Wednesday, June 17, 2009

How Can Volunteers Create the Greatest Amount of Social Change?

Before I was a Mom and a community volunteer, I was a public policy major.  As a public policy major, I spent lots of time assessing the costs and benefits of various actions and considering how to derive maximum impact from limited resources.  

Recently, I've been thinking about applying a cost-benefit analysis to my volunteer activities.  In other words, what volunteer activities will allow me to have the greatest possible effect?   Don't get me wrong.  I love community building events like neighborhood picnics and class socials.  These events bring people together, create a sense of connection and community, and set the groundwork for future cooperation.  But I'm thinking about activities that really move the needle forward on social issues.

Take the issue of K-12 education, for example.  Public education in Washington State faces many challenges.  Sometimes the problem seems too big for one person to make much of a difference. One solution is to concentrate on a small project.  Our neighbor's school recently held a hoop-a-thon to raise money to fund a PE and nutrition teacher for next year.  

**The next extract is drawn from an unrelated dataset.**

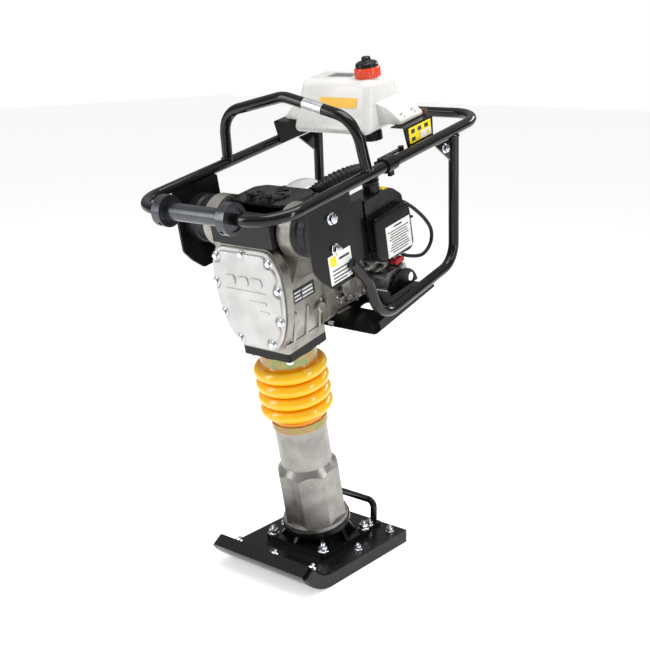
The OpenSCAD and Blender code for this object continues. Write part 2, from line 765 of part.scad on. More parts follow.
module tap_lever() {
    color([0.85, 0.85, 0.80]) leaning() {
        along_x(134 + gap, tap_at[0], tap_at[1]) cylinder(h = 4, r = 9);
        slab_x(136, 3) polygon(rounded(box_outline(275, 640, 281, 656), 2));
    }
}

switch_at = [262, 664];
module engine_switch() {
    color([0.75, 0.05, 0.08]) leaning() {
        along_x(104 + gap, switch_at[0], switch_at[1]) cylinder(h = 26, r = 5);
        slab_x(126, 14) polygon(rounded(box_outline(246, 660, 280, 671), 4));
    }
}

cleaner_v = [175, 312];
module air_cleaner_case() {
    color(black_paint) leaning() {
        slab_x(69, 61) polygon(rounded([[cleaner_v[0], 690], [cleaner_v[1], 690],
            [cleaner_v[1], 806], [276, 834], [cleaner_v[0], 834]], 10));
        // inlet neck
        translate([104, 238, 830]) cylinder(h = 22, r = 19);
    }
}

module air_cleaner_cover() {
    color(black_paint) leaning() {
        slab_x(130, 21) polygon(rounded([[cleaner_v[0] + 2, 700], [cleaner_v[0] + 16, 688],
            [cleaner_v[1] - 16, 680], [cleaner_v[1], 692], [cleaner_v[1] - 2, 778],
            [cleaner_v[1] - 14, 796], [cleaner_v[0] + 6, 792]], 8));
        along_v(138, cleaner_v[1] - 2, 750) cylinder(h = 10, r = 8);
    }
}

clean_x = 84;
module precleaner_case() {
    color(black_paint) leaning() difference() {
        slab_x(-clean_x, 2 * clean_x) polygon([[-80, 814], [-80, 862], [-58, 874],
            [-18, 880], [88, 880], [88, 814]]);
        slab_x(-clean_x + 4, 2 * clean_x - 8) polygon([[-76, 818], [-76, 860], [-56, 870],
            [-18, 890], [84, 890], [84, 818]]);
    }
}

module precleaner_lid() {
    color(black_paint) leaning() difference() {
        slab_z(880.3, 6) polygon(rounded([[-84, -8], [-60, -18], [60, -18], [84, -8], [84, 70],
                                          [62, 88], [-62, 88], [-84, 70]], 6));
    }
}

module cyclone_bowl() {
    color([0.85, 0.88, 0.86]) leaning() translate([-6, 140, 846.5]) rotate_extrude()
        polygon(concat([[0, 0], [46, 0]], [for (a = [0:15:90]) [46 * cos(a), 12 + 26 * sin(a)]]));
}

hose_r = 20;
module intake_hose() {
    pts = route([[53, 93, 863.5], [54, 106, 866], [62, 126, 875], [76, 154, 884],
                 [92, 188, 888], [102, 216, 885], [104, 236, 873], [104, 238, 858]], 5);
    color(rubber) leaning()
        sweep(pts, [for (i = [0:len(pts) - 1]) i % 2 == 0 ? hose_r : hose_r - 2.5], 12, [1, 0.2, 0]);
}

module breather_hose() {
    pts = route([[112, 317, 786], [124, 324, 782], [134, 346, 760], [140, 376, 724],
                 [141, 394, 690], [140, 386, 660], [136, 356, 644], [126, 322, 652],
                 [118, 300, 666], [112, 296, 684]], 4);
    color(rubber) leaning() sweep(pts, [for (i = pts) 4.2], 8, [1, 0, 0]);
}

module spark_plug() {
    color([0.85, 0.85, 0.82]) leaning() {
        along_x(-94 - gap, 156, 812) cylinder(h = 44, r = 8);
        along_x(-98, 156, 812) cylinder(h = 22, r = 11);
    }
}

// ---------- frame ----------

loop_pts = [[-rail_x, front_v], [rail_x, front_v], [rail_x, rear_v], [-rail_x, rear_v]];
corner_r = 78;
module rail_loop(r) {
    leaning() translate([0, 0, rail_w]) bent_tube(loop_pts, corner_r, r, closed = true);
}
module top_frame() { color(black_paint) rail_loop(tube_r); }

bow_v = 115;
module lifting_bow() {
    path = arc_route([[-rail_x, 0, rail_w], [-184, 0, 1034], [0, 0, bow_w], [184, 0, 1034],
                      [rail_x, 0, rail_w]], 70);
    color(black_paint) difference() {
        leaning() translate([0, bow_v, 0]) sweep(path, [for (q = path) tube_r], 20, [0, 1, 0]);
        rail_loop(tube_r + fit);
    }
}

guard_top_w = rail_w - tube_r - 2.4;
guard_pts = [[26, 760], [70, 698], [96, 603], [390, 622], [439, guard_top_w]];
module rear_guards() {
    path = arc_route([for (p = guard_pts) [0, p[0], p[1]]], 40);
    color(black_paint) difference() {
        leaning() for (s = [-1, 1]) {
            sweep([for (q = path) q + [s * rail_x, 0, 0]], [for (q = path) tube_r], 20, [1, 0, 0]);
            slab_x(s * rail_x - 2.5, 5) polygon([[364, guard_top_w], [434, guard_top_w],
                                                 [430, 852], [420, 852]]);
        }
        leaning() both_sides() translate([plate_x[0], 0, 722]) cube([6.05, 60.05, 60]);
        leaning() both_sides() along_x(rail_x - 20, 396, 890) cylinder(h = 40, r = 5.1);
    }
}

module side_plates() {
    color(black_paint) difference() {
        leaning() both_sides() slab_x(plate_x[0], 6)
            polygon(rounded([[-77, 912], [-79, 776], [-58, 748], [-30, 722], [60, 722],
                             [60, 912]], 6));
        rail_loop(tube_r + fit);
        leaning() both_sides() for (w = [801, 867])
            along_x(plate_x[0] - 1, ear_v, w) cylinder(h = 10, r = 6.2);
    }
}

module hex_bolt(r, under) {
    translate([0, 0, -under]) cylinder(h = under, r = r);
    cylinder(h = 2, r = r * 2.1);
    translate([0, 0, 2]) hex_head(r * 1.75, r * 1.3);
}
foot_x = 166;
module frame_bolts() {
    color(bright_zinc) leaning() both_sides() {
        for (w = [801, 867]) along_x(plate_x[1], ear_v, w) hex_bolt(6, 5.5);
        along_x(rail_x + 2.5, 396, 890) hex_bolt(5, 6);
        for (v = [312, 352]) translate([foot_x - 12, v, 984]) hex_bolt(4, 18);
    }
}

roller_half = 78;
collar_w = 22;
module roller_collars() {
    color(steel) leaning() both_sides() difference() {
        along_x(roller_half + gap, front_v, rail_w) cylinder(h = collar_w, r = 33);
        along_x(roller_half - 1, front_v, rail_w) cylinder(h = 60, r = tube_r + fit);
        along_x(roller_half + gap + collar_w - 5, front_v, rail_w) cylinder(h = 20, r = 25);
        translate([roller_half + 8, front_v, rail_w]) rotate([125, 0, 0]) cylinder(h = 60, r = 5);
    }
}

module carry_roller() {
    color(steel) leaning() along_x(-roller_half, front_v, rail_w) difference() {
        cylinder(h = 2 * roller_half, r = 18);
        translate([0, 0, -1]) cylinder(h = 2 * roller_half + 2, r = tube_r + fit);
    }
}

skid_v = [86, 326];
skid_low_w = 566;
skid_rise = 4.5;
module skid_plate() {
    color(black_paint) leaning() translate([0, skid_v[0], skid_low_w]) rotate([skid_rise, 0, 0])
        difference() {
            union() {
                slab_z(0, 3) polygon(rounded(box_outline(-186, 0, 186, skid_v[1] - skid_v[0]), 8));
                both_sides() translate([183, 20, 0]) cube([3, 210, 22]);
            }
            for (x = [-100, 0, 100]) slab_z(-1, 5) translate([x, 0])
                polygon(rounded(box_outline(-26, 90, 26, 120), 12));
        }
}

bracket_v = [272, 382];
bracket_w = 970;
module tank_brackets() {
    color(black_paint) difference() {
        leaning() both_sides() {
            slab_x(rail_x - 15, 3) polygon(rounded([[bracket_v[0], bracket_w],
                [bracket_v[0] + 12, rail_w - 6], [bracket_v[1] - 6, rail_w - 6],
                [bracket_v[1], bracket_w]], 5));
            translate([146, bracket_v[0] + 8, bracket_w - 3])
                cube([rail_x - 12 - 146, bracket_v[1] - bracket_v[0] - 8, 3]);
        }
        rail_loop(tube_r + fit);
        leaning() both_sides() for (v = [312, 352])
            translate([foot_x - 12, v, bracket_w - 5]) cylinder(h = 8, r = 4.2);
    }
}

// Tank shell between rounded corners; "in" shrinks it for the hollow
module tank_shape(in) {
    r = 12 - in;
    hull() {
        for (x = [-97, 97], v = [300, 366]) translate([x + (x > 0 ? -12 : 12), v, tank_top_w - 12])
            sphere(r = r, $fn = 20);
        for (x = [-110, 110], v = [256, 396]) translate([x + (x > 0 ? -12 : 12), v, tank_low_w + 12])
            sphere(r = r, $fn = 20);
    }
}
cap_at = [66, 326];
neck_r = 22;
module fuel_tank() {
    color([0.95, 0.94, 0.90]) leaning() difference() {
        union() {
            tank_shape(0);
            translate([cap_at[0], cap_at[1], tank_top_w - 4]) cylinder(h = 14, r = neck_r);
            // feet on the brackets
            both_sides() difference() {
                slab_y(292, 86) polygon([[80, bracket_w + gap], [foot_x, bracket_w + gap],
                                         [foot_x, 984], [118, 1020], [80, 1020]]);
                for (v = [312, 352]) translate([foot_x - 12, v, 900]) cylinder(h = 100, r = 4.2);
                for (v = [312, 352]) translate([foot_x - 12, v, 984]) cylinder(h = 60, r = 13);
            }
        }
        tank_shape(3);
        translate([cap_at[0], cap_at[1], tank_top_w - 20]) cylinder(h = 60, r = neck_r - 4);
        translate([86, 290, tank_low_w - 2]) cylinder(h = 6.5, r = 12.1);
    }
}

module tank_cap() {
    color([0.90, 0.22, 0.08]) leaning() translate([cap_at[0], cap_at[1], tank_top_w + gap])
        difference() {
            union() {
                cylinder(h = 22, r = 28.5);
                translate([0, 0, 22]) cylinder(h = 12, r1 = 26, r2 = 20);
                translate([0, 0, 34]) cylinder(h = 10, r1 = 12, r2 = 9);
            }
            translate([0, 0, -1]) cylinder(h = 18, r = neck_r + 0.4);
        }
}

module fuel_filter() {
    color([0.45, 0.42, 0.36]) leaning() {
        translate([86, 290, tank_low_w - 18]) cylinder(h = 18 - gap, r = 22);
        translate([86, 290, tank_low_w - 2]) cylinder(h = 6, r = 11.9);
    }
}

throttle_v = [172, 206];
module throttle_clamp() {
    color(black_paint) leaning() {
        translate([rail_x, throttle_v[0], rail_w]) rotate([-90, 0, 0]) difference() {
            cylinder(h = throttle_v[1] - throttle_v[0], r = tube_r + 4);
            translate([0, 0, -1]) cylinder(h = 60, r = tube_r + fit);
        }
        translate([rail_x - 4, 186, rail_w - 26]) cube([8, 14, 12]);
        translate([rail_x - 30, 178, rail_w - 5]) cube([16, 24, 10]);
    }
}

module throttle_lever() {
    color(black_paint) leaning() {
        translate([rail_x - 22, 190, rail_w + 5 + gap]) cylinder(h = 5, r = 6.3);
        slab_z(rail_w + 6, 4) polygon(rounded(box_outline(rail_x - 28, 186, rail_x - 17, 272), 5));
        translate([rail_x - 22.5, 268, rail_w + 2]) cylinder(h = 12, r = 6.5);
    }
}

wear_plate();
shoe_core();
shoe_bolts();
foot_flange();
heel_handle();
spring_cylinder();
cylinder_gland();
lower_clamp_ring();
bellows();
lower_springs();
upper_springs();
guide_cylinder();
mounting_flange();
upper_clamp_ring();
crankcase();
crankcase_cover();
case_bolts();
rubber_mounts();
shaft_bearings();
clutch_housing();
engine_block();
cylinder_barrel();
engine_shroud();
fan_housing();
recoil_cover();
muffler();
muffler_guard();
carburettor();
air_cleaner_case();
air_cleaner_cover();
precleaner_case();
precleaner_lid();
cyclone_bowl();
intake_hose();
breather_hose();
spark_plug();
crank_gear();
con_rod();
piston_pin();
drive_piston();
clutch_drum();
engine_shaft();
top_frame();
lifting_bow();
rear_guards();
side_plates();
frame_bolts();
roller_collars();
skid_plate();
tank_brackets();
fuel_tank();
fuel_filter();
throttle_clamp();
carry_roller();
tank_cap();
throttle_lever();
choke_lever();
tap_lever();
engine_switch();
starter_grip();
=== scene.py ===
"""Looks of an upright tamping rammer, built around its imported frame."""

import logging
import math
from dataclasses import dataclass, field
from enum import Enum
from typing import ClassVar

import bpy
from mathutils import Matrix, Vector


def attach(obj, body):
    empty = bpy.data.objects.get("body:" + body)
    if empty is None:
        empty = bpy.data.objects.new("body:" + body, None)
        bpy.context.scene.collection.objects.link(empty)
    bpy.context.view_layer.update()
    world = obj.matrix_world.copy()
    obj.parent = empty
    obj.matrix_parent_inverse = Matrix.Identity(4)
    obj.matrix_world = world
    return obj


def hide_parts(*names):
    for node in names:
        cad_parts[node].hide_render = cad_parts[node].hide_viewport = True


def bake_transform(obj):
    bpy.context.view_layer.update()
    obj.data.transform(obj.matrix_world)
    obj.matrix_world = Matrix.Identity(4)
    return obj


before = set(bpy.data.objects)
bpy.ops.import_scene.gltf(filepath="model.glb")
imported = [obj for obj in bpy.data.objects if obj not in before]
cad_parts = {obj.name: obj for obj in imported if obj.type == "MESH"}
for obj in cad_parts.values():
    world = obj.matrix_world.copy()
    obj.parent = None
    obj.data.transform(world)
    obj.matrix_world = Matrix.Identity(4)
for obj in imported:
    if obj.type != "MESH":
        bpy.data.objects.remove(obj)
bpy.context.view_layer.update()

LOG = logging.getLogger("rammer")
MM = 0.001
LEAN = math.radians(12.25)
LEAN_MATRIX = Matrix.Rotation(LEAN, 4, "X")
Colour = tuple[float, float, float]
Point = tuple[float, float, float]
Flat = tuple[float, float]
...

Another solution is to advocate for change in larger systems and encourage others to do the same.  The results aren't as immediate, but they could have a much larger effect.  If I make cookies for a bake sale, the benefit (say, $1 per cookie) is seen almost immediately.  Advocating for school reform before the school district or the state legislature takes longer to show results, if at all.  Yet, a community mandate to make education funding a priority could result in millions of dollars in money for schools.

The idea of going to Olympia to talk to a legislator or even writing a letter to the editor can seem overwhelming to an individual.  Are there ways to provide smaller opportunities to be involved a la or MomsRising?  The work of the League of Education Voters and Stand for Children is a good start.